Ma malgrado l'immagine, quasi fiabesca, il tenore non cambia, come sottolinea la didascalia: Der italienische Räuber, il bandito italiano.
L'immagine rappresenta uno stereotipo: l'italiano in abiti da brigante e con l'immancabile coltello è guardato a vista da un simpatico e inappuntabile bimbo che indossa la divisa dell'esercito tedesco.
Per contro, ecco come la propaganda italiana rappresentava i nemici: esseri ripugnanti, quasi animaleschi. Si voleva, con ogni probabilità, alimentare il senso di odio nei confronti di soldati che stavano calpestando il suolo nazionale, instillando nei soldati italiani e nella popolazione civile l'idea che non si trattava assolutamente di esseri invincibili.
L'immagine è completata da un invito rassicurante e fiducioso, "sottoscrivete! si arrenderanno".

12.

E a proposito di stereotipi, eccone uno che sembra essere resistito fino ai nostri giorni. Certa stampa, soprattutto tedesca, ancora oggi ricorre a piatti di spaghetti per rappresentare la nostra nazione.
L'illustrazione ritrae un cameriere italiano nell'atto di offrire un piatto un po' particolare: si tratta infatti di una pietanza "adulterata".

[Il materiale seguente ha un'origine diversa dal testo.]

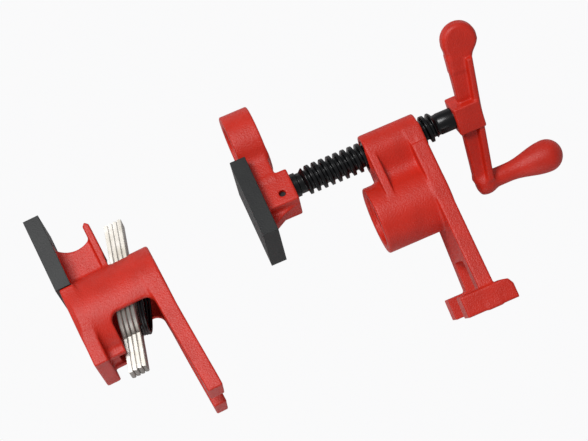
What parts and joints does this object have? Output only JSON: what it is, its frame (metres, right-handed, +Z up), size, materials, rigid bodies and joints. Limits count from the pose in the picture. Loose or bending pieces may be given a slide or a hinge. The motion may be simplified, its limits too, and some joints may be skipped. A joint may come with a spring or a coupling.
{
  "type": "pipe clamp set",
  "caption": "Loose screw head and sliding clutch tail of a woodworking pipe clamp, with crank, swivelling padded jaw and spring-loaded clutch plates.",
  "frame": {"origin": "centre of the head's pipe socket at its mouth, on the pipe's axis", "axes": "+X along the head's pipe socket and screw towards the crank, +Y from the pipe's axis to the screw's, +Z up off the table that both halves lie on"},
  "size_m": [0.2888, 0.1533, 0.0802],
  "materials": {
    "painted_castings": "satin, slightly pebbled",
    "black_steel": "satin black oxide",
    "pads": "matte",
    "zinc_plates": "brushed zinc",
    "pins": "satin"
  },
  "bodies": {
    "head": {"head_casting": "painted_castings"},
    "travel": {"thrust_washer": "black_steel"},
    "spindle": {"screw": "black_steel", "crank": "painted_castings", "crank_pin": "pins"},
    "moving_jaw": {"moving_jaw": "painted_castings", "moving_jaw_pad": "pads", "jaw_retaining_pin": "pins"},
    "tail": {"tail_casting": "painted_castings", "tail_pad": "pads"},
    "clutch_1": {"clutch_plate_1": "zinc_plates"},
    "clutch_2": {"clutch_plate_2": "zinc_plates"},
    "clutch_3": {"clutch_plate_3": "zinc_plates"},
    "clutch_4": {"clutch_plate_4": "zinc_plates", "clutch_spring": "black_steel"}
  },
  "joints": [
    {"name": "screw_travel", "type": "slide", "parent": "head", "child": "travel", "axis": [1, 0, 0], "range_m": [-0.019, 0.0335]},
    {"name": "screw_turn", "type": "hinge", "parent": "travel", "child": "spindle", "pos_m": [0, 0.0351, 0], "axis": [1, 0, 0], "range_deg": [-1615, 2848]},
    {"name": "jaw_swivel", "type": "hinge", "parent": "travel", "child": "moving_jaw", "pos_m": [0, 0.0351, 0], "axis": [1, 0, 0], "continuous": true},
    {"name": "tail_slide", "type": "slide", "parent": "head", "child": "tail", "axis": [0.9987, 0.0506, 0], "range_m": [-0.41, 0.03]},
    {"name": "clutch_tilt_1", "type": "hinge", "parent": "tail", "child": "clutch_1", "pos_m": [-0.13999, 0.03179, -0.00314], "axis": [-0.0128, 0.2517, 0.9677], "range_deg": [0, 15.3]},
    {"name": "clutch_tilt_2", "type": "hinge", "parent": "tail", "child": "clutch_2", "pos_m": [-0.13739, 0.03192, -0.00314], "axis": [-0.0128, 0.2517, 0.9677], "range_deg": [0, 15.3]},
    {"name": "clutch_tilt_3", "type": "hinge", "parent": "tail", "child": "clutch_3", "pos_m": [-0.13479, 0.03206, -0.00314], "axis": [-0.0128, 0.2517, 0.9677], "range_deg": [0, 15.3]},
    {"name": "clutch_tilt_4", "type": "hinge", "parent": "tail", "child": "clutch_4", "pos_m": [-0.1322, 0.03219, -0.00314], "axis": [-0.0128, 0.2517, 0.9677], "range_deg": [0, 15.3]}
  ],
  "couplings": [
    {"joint": "screw_travel", "follows": "screw_turn", "m_per_rad": 0.00067376},
    {"joint": "clutch_tilt_2", "follows": "clutch_tilt_1", "ratio": 1},
    {"joint": "clutch_tilt_3", "follows": "clutch_tilt_1", "ratio": 1},
    {"joint": "clutch_tilt_4", "follows": "clutch_tilt_1", "ratio": 1}
  ]
}
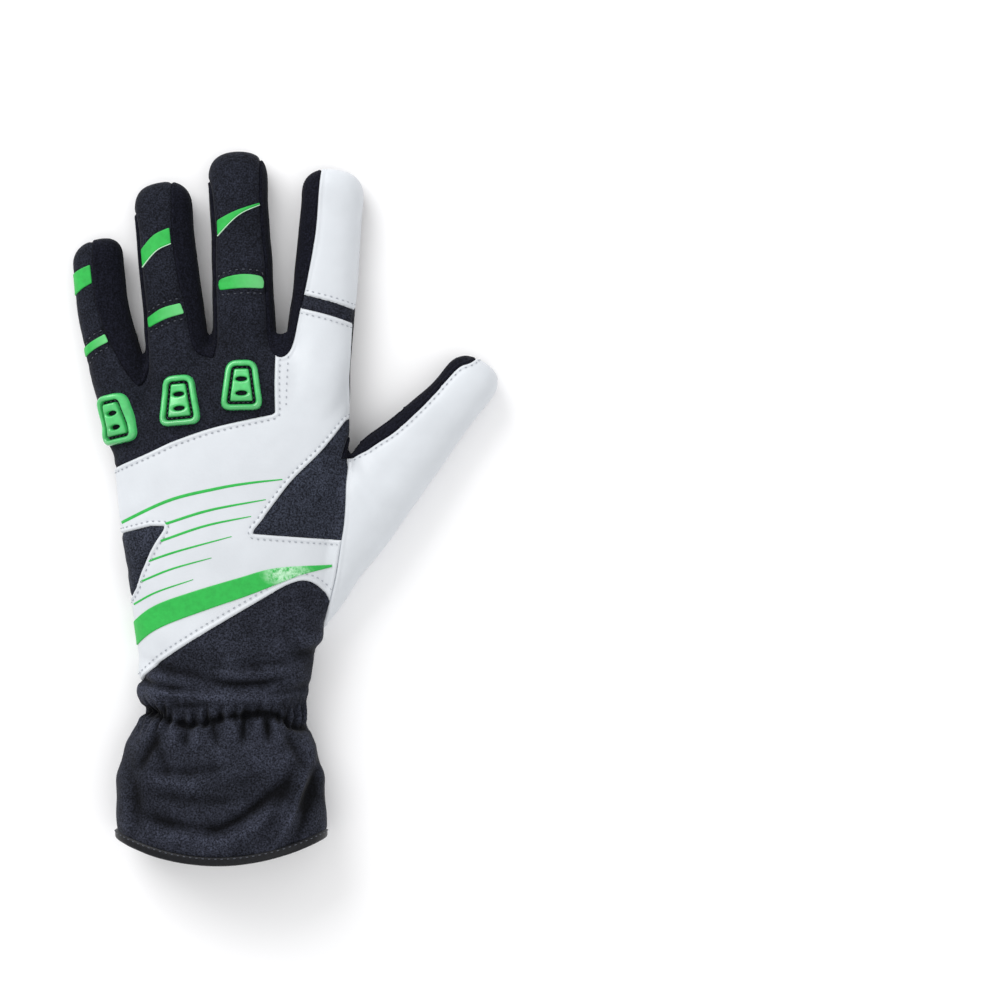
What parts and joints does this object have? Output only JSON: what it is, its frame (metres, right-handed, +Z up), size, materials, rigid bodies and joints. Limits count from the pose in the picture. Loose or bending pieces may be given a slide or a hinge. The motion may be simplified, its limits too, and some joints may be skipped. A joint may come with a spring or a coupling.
{
  "type": "karting glove",
  "caption": "Left hand karting glove lying palm down, with a gathered gauntlet cuff, moulded knuckle guards and silicone grip prints.",
  "frame": {"origin": "under the middle of the glove's outline, on the surface that it lies on", "axes": "+Y from the cuff towards the fingertips, +X towards the thumb, +Z up through the back of the hand"},
  "size_m": [0.179, 0.2978, 0.0382],
  "materials": {
    "softshell": "heathered black softshell knit",
    "side_cloth": "black stretch knit",
    "white_leather": "smooth white synthetic leather",
    "palm_suede": "black synthetic suede",
    "binding": "black turned leather binding",
    "green_print": "green coated film",
    "guard_rubber": "green moulded soft rubber",
    "silicone": "glossy black silicone print"
  },
  "bodies": {
    "root": {"knuckle_panel": "softshell", "web_panel": "softshell", "ulnar_inset": "softshell", "wrist_panel": "softshell", "index_joint_band": "softshell", "cuff_palm": "softshell", "side_strip_pinky_ring": "side_cloth", "side_strip_ring_middle": "side_cloth", "side_strip_middle_index": "side_cloth", "side_strip_thumb": "side_cloth", "leather_panel": "white_leather", "thumb_panel": "white_leather", "index_tip_panel": "white_leather", "palm_panel": "palm_suede", "hem_binding": "binding", "stripe_hand": "green_print", "stripe_pinky_tip": "green_print", "stripe_pinky_joint": "green_print", "stripe_ring_tip": "green_print", "stripe_ring_joint": "green_print", "stripe_middle_tip": "green_print", "stripe_middle_joint": "green_print", "guard_rim_pinky": "guard_rubber", "guard_rim_ring": "guard_rubber", "guard_rim_middle": "guard_rubber", "guard_core_pinky": "guard_rubber", "guard_core_ring": "guard_rubber", "guard_core_middle": "guard_rubber", "grip_palm": "silicone", "grip_thenar": "silicone", "grip_pinky": "silicone", "grip_ring": "silicone", "grip_middle": "silicone", "grip_index": "silicone", "grip_thumb": "silicone"}
  },
  "joints": []
}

La scritta sul cartello che presenta il piatto come insalata italiana è stata cancellata e affiancata da un altro con la dicitura "insalata del traditore".
Caratterizzata da un'ironia decisamente meno banale la cartolina italiana, che rappresenta gli imperatori tedesco Guglielmo II e austriaco Francesco Giuseppe nelle vesti di improbabili guerrieri greci.
In calce riporta i versi e la musica tratti dall'opera buffa di E. Meilhac e L. Halévy su musica di G. Offenbach "La bella Elena". I versi "Questi re pien di valor / Gli Ajaci son!" diventano "Questi re pien di valor / sono i potenti imperator!".
Degne di nota le illustrazioni che decorano gli scudi in dotazione ai guerrieri: quello di Francesco Giuseppe riporta il disegno di un condannato sulla forca, a ricordo del martirio subito dagli irredentisti mandati a morte dall'imperatore austriaco, mentre quello di Guglielmo II è decorato con la figura di un'oca incoronata in luogo dell'aquila simbolo imperiale del Reich.